Selamat, rokok ilegal tidak lagi sibuk mencuri identitas rokok legal! Mereka makin leluasa menjual produk tanpa cukai ini. Tentu harga murah akan jadi satu-satunya pembeda yang berarti antara rokok ilegal dan legal. Rokok ilegal makin mudah didistribusikan. Konsumen juga makin mudah mengakses produk ilegal ini.
Industri rokok legal akan terebut pasarnya. Penerimaan cukai akan makin berkurang. Jumlah perokok mungkin terlihat menurun dari kacamata industri legal. Namun harapan menekan jumlah perokok tidak pula terwujud. Sisanya, sila lihat kondisi hari ini. Toh sudah terjadi sejak cukai rokok naik secara ugal-ugalan.
Kapan Pemerintah mau mengenal rakyatnya?
Pada akhirnya, kita perlu kembali bertanya pada pemerintah. Sebenarnya kalian ini paham tidak sih realitas di sekitar kami? Atau cukup melihat peraturan negara lain dan bilang, “wah sepertinya menarik untuk dicoba!”

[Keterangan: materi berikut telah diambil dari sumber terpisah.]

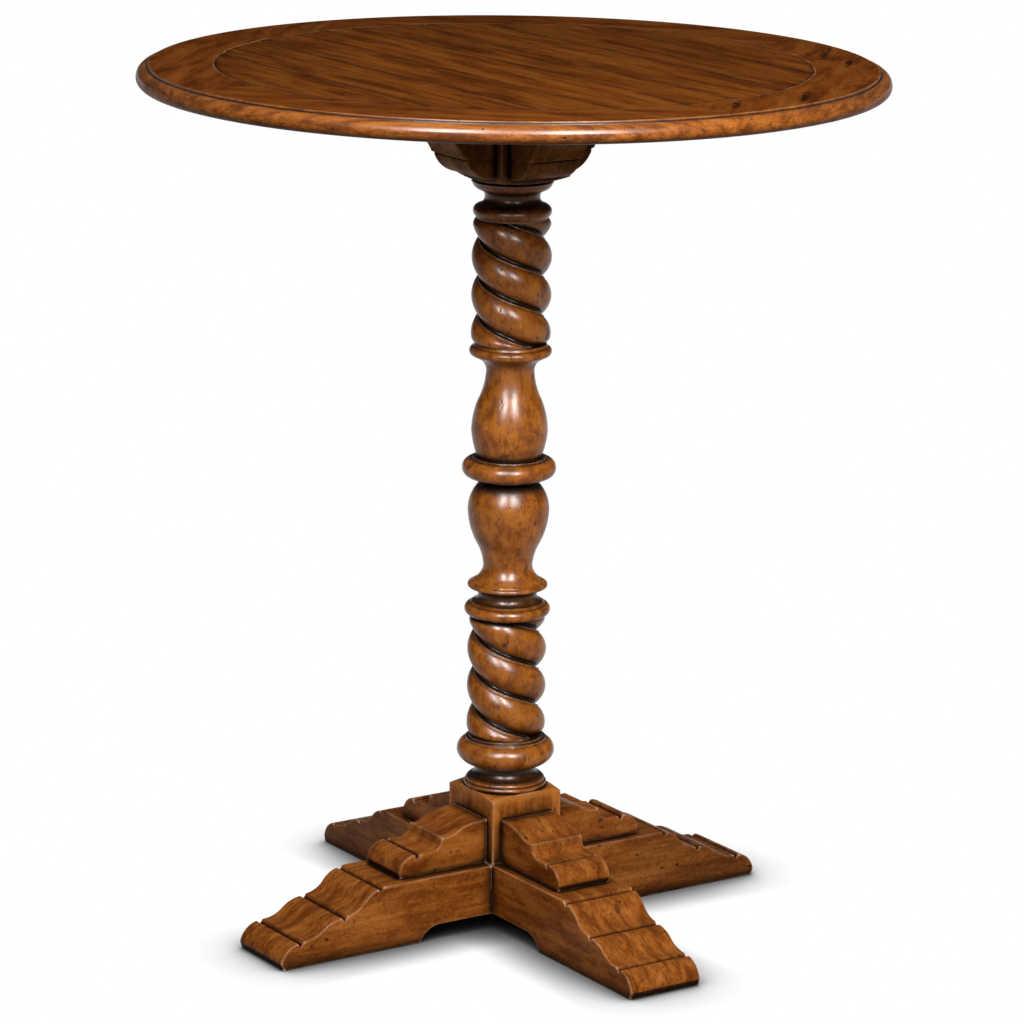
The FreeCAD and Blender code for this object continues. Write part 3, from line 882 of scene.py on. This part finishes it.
# Blocks, brackets and corbels
def make_block(name, node, flat_end, turned_end, tone, seed):
    """A square block. Its corners are turned down at one end, to the round of the column."""
    half = BLOCK_HALF
    corners = [Vector((half, -half)), Vector((half, half)), Vector((-half, half)), Vector((-half, -half))]
    edge = eased(corners, BLOCK_CORNER_EASE, closed=True)
    edge = stepped(edge + edge[:1], BLOCK_STEP)[:-1]
    way = math.copysign(1.0, turned_end - flat_end)
    # Levels of (height, radius that the corners keep within, scale)
    levels = []
    for t in BLOCK_EDGE_SHARES:
        angle = t * QUARTER_TURN
        height = flat_end + way * BLOCK_EASE * (1 - math.cos(angle))
        levels.append((height, math.inf, 1 - BLOCK_EASE * (1 - math.sin(angle)) / half))
    corner = edge[0].length
    for t in SHOULDER_SHARES:
        height = turned_end + way * (SHOULDER_HEIGHT * t - SHOULDER_SINK)
        levels.append((height, corner - (corner - SHOULDER_RADIUS) * t**SHOULDER_CURVE, 1.0))
    flats = [[p * scale * min(1.0, limit / p.length) for p in edge] for height, limit, scale in levels]
    rings = [[(p.x, p.y, level[0]) for p in flat] for level, flat in zip(levels, flats)]
    material = wood(f"{name}_wood", grain_along(2), seed, tone, gloss=0.04, grain=0.5, wear_and_highlight=1.2,
                    marks=1.2, mottle=(18.0, 60.0), strips=0.6, **BASE_GLAZE_AND_SHADE)
    finish_piece(name, stack(rings, flats), node, material)


def bracket_points():
    """Side view of a base bracket, from the block over hump, step, scoop and nose to the rail."""
    block = BLOCK_HALF / MM
    rail = RAIL_TOP / MM
    return outline(
        (block, rail), (block, rail + 57.15), (block + 9.2, rail + 57.15),
        (block + 27.2, rail + 54.95, block + 43.2, rail + 48.95),
        (block + 53.2, rail + 44.45, block + 66.2, rail + 43.95),
        (block + 69.2, rail + 34.45), (block + 75.2, rail + 29.25, block + 85.2, rail + 27.95),
        (block + 97.8, rail + 27.95), (block + 102.0, rail + 22.45), (block + 106.2, rail + 28.55),
        (block + 122.7, rail + 21.45, block + 129.7, rail + 7.45), (block + 127.7, rail),
    )


def corbel_points():
    """Side view of a corbel, from the block over nose, scoop and hump to the underside of the top."""
    block = BLOCK_HALF / MM
    top = TOP_UNDER / MM
    return outline(
        (block, top - 106.1), (block + 8.2, top - 106.1),
        (block + 28.2, top - 97.5, block + 39.7, top - 81.9),
        (block + 38.8, top - 80.5), (block + 43.6, top - 78.5),
        (block + 47.8, top - 70.6, block + 55.2, top - 61.6),
        (block + 64.7, top - 51.1, block + 78.2, top - 42.1), (block + 80.2, top - 42.1),
        (block + 80.2, top - 36.1), (block + 114.2, top - 31.1, block + 139.7, top - 14.1),
        (block + 139.7, top), (block, top),
    )


def foot_points():
    """Half the side view of a rail, from its middle over the foot to the end of the arch."""
    top = RAIL_TOP / MM
    arch = ARCH_HEIGHT / MM
    return outline(
        (0, top), (208.8, top), (213.2, 76.4), (217.4, 80.2), (227, 76.5, 238, 66.5),
        (250, 57.5, 261.6, 54.5), (265.9, 48.0), (270.2, 52.5), (283, 49.8, 297, 41.2),
        (308, 35, 324.0, 32.4), (328.4, 26.2), (333.0, 31.3), (349, 22.5, 356.3, 8.5), (353.5, 0),
        (155.6, 0), (144.6, 13.8, 127.7, arch),
    )


def make_brackets():
    """The four brackets on the rails."""
    for side, quarter in SIDES.items():
        bm = sawn(bracket_points(), BRACKET_HALF_WIDTH, MOULDING_EASE, quarter * QUARTER_TURN)
        material = wood(f"bracket_wood_{side}", grain_along(quarter % 2), 41 + quarter, BASE_TONE,
                        gloss=0.04, grain=0.7, wear_and_highlight=1.3, marks=1.3, mottle=(15.0, 62.0), **BASE_GLAZE_AND_SHADE)
        finish_piece(f"bracket_{side}", bm, f"base_bracket_{side}", material)


def make_corbels():
    """The four corbels under the top."""
    for side, quarter in SIDES.items():
        bm = sawn(corbel_points(), CORBEL_HALF_WIDTH, MOULDING_EASE, quarter * QUARTER_TURN)
        material = wood(f"corbel_wood_{side}", grain_along(quarter % 2), 51 + quarter, CORBEL_TONE,
                        gloss=0.02, roughness=0.5, grain=0.5)
        finish_piece(f"bearer_{side}", bm, f"corbel_{side}", material)


def make_rails():
    """The two foot rails, halved over each other under the base block."""
    lap = (RAIL_TOP + ARCH_HEIGHT) / 2
    for name, quarter, mouth in (("under", 0, RAIL_TOP), ("over", 1, ARCH_HEIGHT)):
        notch = [Vector((0, lap)), Vector((RAIL_HALF_WIDTH, lap)), Vector((RAIL_HALF_WIDTH, mouth))]
        if name == "under":
            points = notch + foot_points()[1:] + [Vector((0, ARCH_HEIGHT))]
        else:
            points = foot_points() + notch[::-1]
        bm = sawn(points, RAIL_HALF_WIDTH, RAIL_EASE, quarter * QUARTER_TURN, both_sides=True)
        # The rail darkens towards its end away from the camera: painted shade
        material = wood(f"rail_wood_{name}", grain_along(quarter), 61 + quarter, BASE_TONE, gloss=0.04,
                        wear_and_highlight=1.4, marks=1.4, mottle=(12.0, 70.0), depth=0.85,
                        painted_shade=(quarter, *RAIL_SHADE_AT, RAIL_SHADE), **BASE_GLAZE_AND_SHADE)
        finish_piece(f"rail_{name}", bm, f"foot_rail_{name}", material)


# Set and light
CAMERA_PLACE = Vector((-2.951, -4.4446, 1.8535))
CAMERA_HEADING = math.radians(33.63)
CAMERA_PITCH = math.radians(14.027)
CAMERA_ROLL = math.radians(0.764)
CAMERA_LENS = 155.8
CAMERA_SENSOR = 36.0
CAMERA_REACH = 200.0

# What the lights face, and how far from it they stand
LIGHT_TARGET = Vector((0, 0, 0.55))
LIGHT_DISTANCE = 3.2

# Lamps light the wood, and cards make the highlights in its lacquer. Each has its heading to the
# left of the camera and its elevation, in degrees, and its power.
LAMP_SIZE = (0.70, 1.15)
LAMPS = {"right_softbox": (-18.0, 35.0, 112.0), "left_softbox": (18.0, 35.0, 26.0)}
CARD_SIZE = (0.60, 1.75)
CARDS = {"right_card": (-19.0, 37.0, 370.0), "left_card": (19.0, 37.0, 340.0)}

# How light the studio is at the horizon, and overhead from this height on
HORIZON_LEVEL = 0.02
OVERHEAD_LEVEL = 0.24
OVERHEAD_FROM = 0.9

# The floor: its half width, its grey, and how far and how strongly the shade on it spreads
FLOOR_REACH = 90.0
FLOOR_GREY = rgba(0.22, 0.215, 0.21)
SHADE_REACH = 0.07
SHADE_STRENGTH = 2.9


def make_camera():
    """The camera at the photograph's place and angle."""
    right = Vector((math.cos(CAMERA_HEADING), -math.sin(CAMERA_HEADING), 0))
    ahead = Vector((math.sin(CAMERA_HEADING), math.cos(CAMERA_HEADING), 0))
    above = Vector((0, 0, 1))
    forward = ahead * math.cos(CAMERA_PITCH) - above * math.sin(CAMERA_PITCH)
    up = ahead * math.sin(CAMERA_PITCH) + above * math.cos(CAMERA_PITCH)
    side = right * math.cos(CAMERA_ROLL) + up * math.sin(CAMERA_ROLL)
    top = up * math.cos(CAMERA_ROLL) - right * math.sin(CAMERA_ROLL)
    data = bpy.data.cameras.new("camera")
    data.lens = CAMERA_LENS
    data.sensor_width = CAMERA_SENSOR
    data.clip_end = CAMERA_REACH
    camera = bpy.data.objects.new("camera", data)
    bpy.context.scene.collection.objects.link(camera)
    basis = Matrix((side, top, -forward)).transposed().to_4x4()
    camera.matrix_world = Matrix.Translation(CAMERA_PLACE) @ basis
    bpy.context.scene.camera = camera


def make_softbox(name, size, heading, elevation, power):
    """An area light that faces the column's middle."""
    angle = CAMERA_HEADING + math.radians(heading)
    flat = Vector((-math.sin(angle), -math.cos(angle), 0))
    lift = math.radians(elevation)
    away = flat * math.cos(lift) + Vector((0, 0, math.sin(lift)))
    data = bpy.data.lights.new(name, "AREA")
    data.shape = "RECTANGLE"
    data.size, data.size_y = size
    data.energy = power
    light = bpy.data.objects.new(name, data)
    bpy.context.scene.collection.objects.link(light)
    light.location = LIGHT_TARGET + away * LIGHT_DISTANCE
    light.rotation_euler = (-away).to_track_quat("-Z", "Y").to_euler()
    return light


def make_lights():
    """Two softboxes, one on each side of the camera and above it. Each place has a lamp for the
    light on the wood and a card for the highlight in its lacquer."""
    for name, settings in LAMPS.items():
        make_softbox(name, LAMP_SIZE, *settings).visible_glossy = False
    for name, settings in CARDS.items():
        make_softbox(name, CARD_SIZE, *settings).visible_diffuse = False


def make_world():
    """A plain grey studio, darker towards the horizon than overhead."""
    world = bpy.data.worlds.new("studio")
    bpy.context.scene.world = world
    nodes = Nodes(world)
    place = nodes.add("ShaderNodeTexCoord").outputs["Generated"]
    level = nodes.add("ShaderNodeMapRange", {
        "Value": nodes.add("ShaderNodeSeparateXYZ", {0: place}).outputs[2],
        "From Min": 0.0,
        "From Max": OVERHEAD_FROM,
        "To Min": HORIZON_LEVEL,
        "To Max": OVERHEAD_LEVEL,
    })
    background = nodes.add("ShaderNodeBackground", {"Strength": level.outputs[0]})
    nodes.add("ShaderNodeOutputWorld", {"Surface": background.outputs[0]})


def floor_material():
    """White where the camera or a reflection sees it, dimmed by the shade of what stands close
    over it, and a grey floor for the light that it throws back."""
    material = bpy.data.materials.new("studio_floor")
    nodes = Nodes(material)
    shade = nodes.math("POWER", nodes.openness(SHADE_REACH, samples=24), SHADE_STRENGTH)
    glow = nodes.add("ShaderNodeEmission", {"Strength": shade}).outputs[0]
    grey = nodes.add("ShaderNodeBsdfDiffuse", {"Color": FLOOR_GREY}).outputs[0]
    path = nodes.add("ShaderNodeLightPath")
    seen = nodes.math("MAXIMUM", path.outputs["Is Camera Ray"], path.outputs["Is Glossy Ray"])
    seen = nodes.math("MAXIMUM", seen, path.outputs["Is Transmission Ray"])
    surface = nodes.add("ShaderNodeMixShader", {0: seen, 1: grey, 2: glow}).outputs[0]
    nodes.add("ShaderNodeOutputMaterial", {"Surface": surface})
    return material


def make_floor():
    """A plain pale floor out to the horizon."""
    bm = bmesh.new()
    signs = ((-1, -1), (1, -1), (1, 1), (-1, 1))
    bm.faces.new([bm.verts.new((x * FLOOR_REACH, y * FLOOR_REACH, 0.0)) for x, y in signs])
    mesh = bpy.data.meshes.new("floor")
    bm.to_mesh(mesh)
    bm.free()
    floor = bpy.data.objects.new("floor", mesh)
    mesh.materials.append(floor_material())
    bpy.context.scene.collection.objects.link(floor)


make_boards()
make_rim()
make_column()
make_block("base_square", "base_block", RAIL_TOP, BASE_BLOCK_TOP, BLOCK_TONE, 71)
make_block("top_square", "top_block", TOP_UNDER, TOP_BLOCK_UNDER - TOP_SHOULDER_DROP, CORBEL_TONE, 72)
make_brackets()
make_corbels()
make_rails()
make_camera()
make_lights()
make_world()
make_floor()

bpy.context.scene.view_settings.view_transform = "Standard"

Jika harapannya untuk menekan perokok muda, maka pertegas peraturan distribusi rokok. Jika tujuannya untuk menekan konsumsi rokok, pahami bagaimana masyarakat berdinamika. Jangan lupa, masih ada PR besar perkara rokok ilegal.
Kalau sekadar coba-coba ide seperti kemasan rokok polos, jangan harap target kalian berhasil. Pahami kenapa masyarakat merokok. Tapi mungkin memahami ini adalah pekerjaan berat bagi pemerintah. Toh kalau gagal, rakyat lagi yang disalahkan. Entah dianggap bodoh, mental miskin, atau stigma negatif lain hanya karena merokok.